Fast forward a few hundred years, and several wicked kings, and the LORD is no longer pleased with His people. He's not pleased with the stagnant religion that's deadened the hearts of the followers who are called by His name. Even so, listen to how God deals with his people, "The LORD, the God of their fathers, sent persistently to them by his messengers, because he had compassion on his people and on his dwelling place. But they kept mocking the messengers of God, despising his words and scoffing at his prophets, until the wrath of the LORD rose against his people, until there was no remedy." God gives his people every chance to rebuild, to pursue health, until the very last moment. He keeps inviting them away and warning them of the path they are on, until it is too late:
"Therefore he brought up against them the king of the Chaldeans, who killed their young men with the sword in the house of their sanctuary and had no compassion on young man or virgin, old man or aged... And they burned the house of God and broke down the wall of Jerusalem and burned all its palaces with fire and destroyed all its precious vessels." At this point, God had already left the Temple; it was only a mass of religious-looking rocks. Even so, if we keep reading until the end of Second Chronicles we find hope, that even though God destroyed the place where people practiced in his name, he wasn't done with his people, "the LORD stirred up the spirit of Cyrus king of Persia, so that he made a proclamation throughout his kingdom and also put it in writing, 'The LORD, the God of heaven, has given me all the kingdoms of the earth, and he has charged me to build him a house at Jerusalem, which is in Judah.
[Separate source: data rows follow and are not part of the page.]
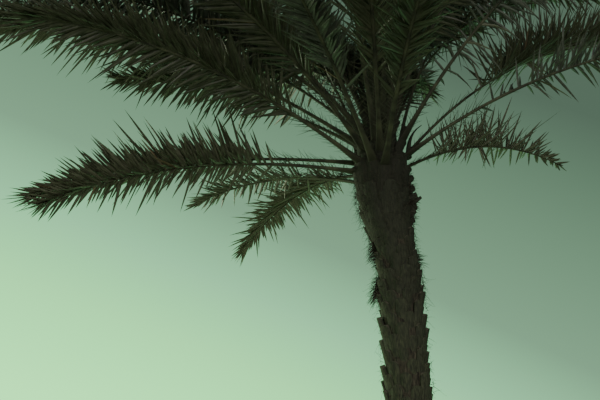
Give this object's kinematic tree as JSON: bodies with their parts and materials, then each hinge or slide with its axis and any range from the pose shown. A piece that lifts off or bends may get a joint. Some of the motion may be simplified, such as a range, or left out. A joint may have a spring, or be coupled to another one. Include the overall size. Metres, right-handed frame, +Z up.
{
  "type": "date palm tree",
  "caption": "Full-grown date palm: a trunk clad in old leaf bases, flared at its flat-cut foot, under a round crown of arching feather leaves.",
  "frame": {"origin": "middle of the flat foot of the trunk, at ground level", "axes": "+Z up the trunk to the top of the crown, -Y the side seen in the picture, +X to the right of that side"},
  "size_m": [9.1808, 7.9505, 10.5907],
  "materials": {
    "leaf_base_bark": "rough, dry, grey-brown cut leaf bases with loose brown fibre",
    "frond_leaf": "matt to slightly waxy grey-green"
  },
  "bodies": {
    "root": {"trunk": "leaf_base_bark", "frond_01": "frond_leaf", "frond_02": "frond_leaf", "frond_03": "frond_leaf", "frond_04": "frond_leaf", "frond_05": "frond_leaf", "frond_06": "frond_leaf", "frond_07": "frond_leaf", "frond_08": "frond_leaf", "frond_09": "frond_leaf", "frond_10": "frond_leaf", "frond_11": "frond_leaf", "frond_12": "frond_leaf", "frond_13": "frond_leaf", "frond_14": "frond_leaf", "frond_15": "frond_leaf", "frond_16": "frond_leaf", "frond_17": "frond_leaf", "frond_18": "frond_leaf", "frond_19": "frond_leaf", "frond_20": "frond_leaf", "frond_21": "frond_leaf", "frond_22": "frond_leaf", "frond_23": "frond_leaf", "frond_24": "frond_leaf", "frond_25": "frond_leaf", "frond_26": "frond_leaf", "frond_27": "frond_leaf", "frond_28": "frond_leaf", "frond_29": "frond_leaf", "frond_30": "frond_leaf", "frond_31": "frond_leaf", "frond_32": "frond_leaf", "frond_33": "frond_leaf", "frond_34": "frond_leaf", "frond_35": "frond_leaf", "frond_36": "frond_leaf", "frond_37": "frond_leaf", "frond_38": "frond_leaf", "frond_39": "frond_leaf", "frond_40": "frond_leaf", "frond_41": "frond_leaf", "frond_42": "frond_leaf", "frond_43": "frond_leaf", "frond_44": "frond_leaf", "frond_45": "frond_leaf", "frond_46": "frond_leaf", "spear_leaf": "frond_leaf"}
  },
  "joints": []
}
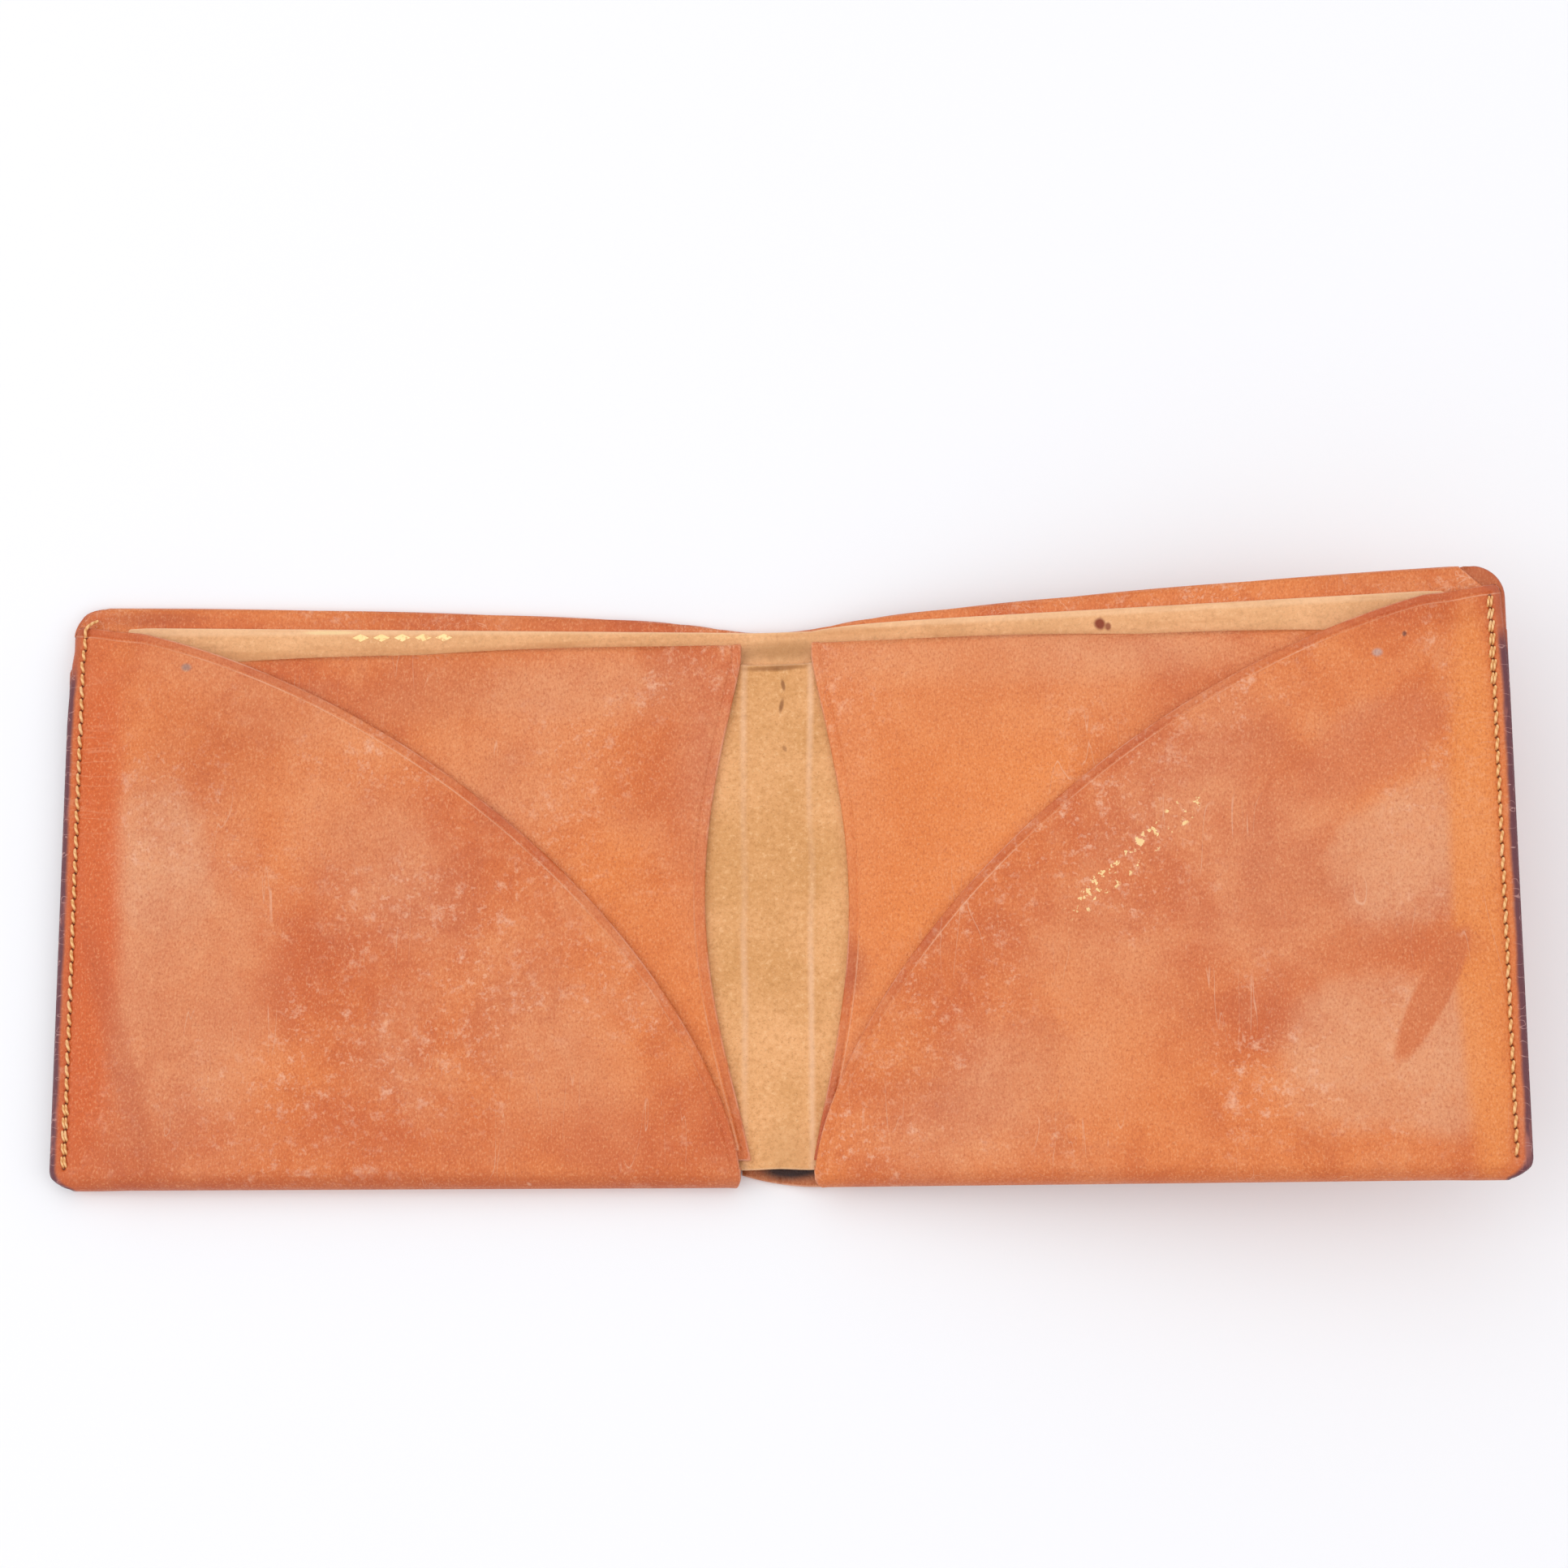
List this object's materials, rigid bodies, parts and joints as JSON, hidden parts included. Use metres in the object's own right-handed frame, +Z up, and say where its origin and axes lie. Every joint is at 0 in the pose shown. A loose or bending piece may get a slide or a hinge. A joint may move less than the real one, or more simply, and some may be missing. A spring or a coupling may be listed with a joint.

Whoever is among you of all his people, may the LORD his God be with him. Let him go up.' "

The final note of Second Chronicles is not one of anger and wrath, but of a chance at new life. That even what was deformed and dysfunctional can be renewed. Even though it seems like God is dead, because his people live dead lives or have all passed away, it isn't so. God is not tied to a building, He moves and breathes, even when we can't see him move or feel his breath. God is alive. He wants us to have life. He wants us to be healthy. He extends hands out to us to consider his ways, to live his movements, to learn how to shift our weight and stay in constant motion, even when it feels like we're moving very slowly and making no progress. It is in these moments that God is remaking us anew. He's stripping us of our bad habits, unhealthy environments and teaching us how to live again. This is the foundation God wants to build in us, even though its tiring and frustrating, it is the way of a healthy life. God's desire for us is to live healthy; its why his healthy followers are patiently persistent.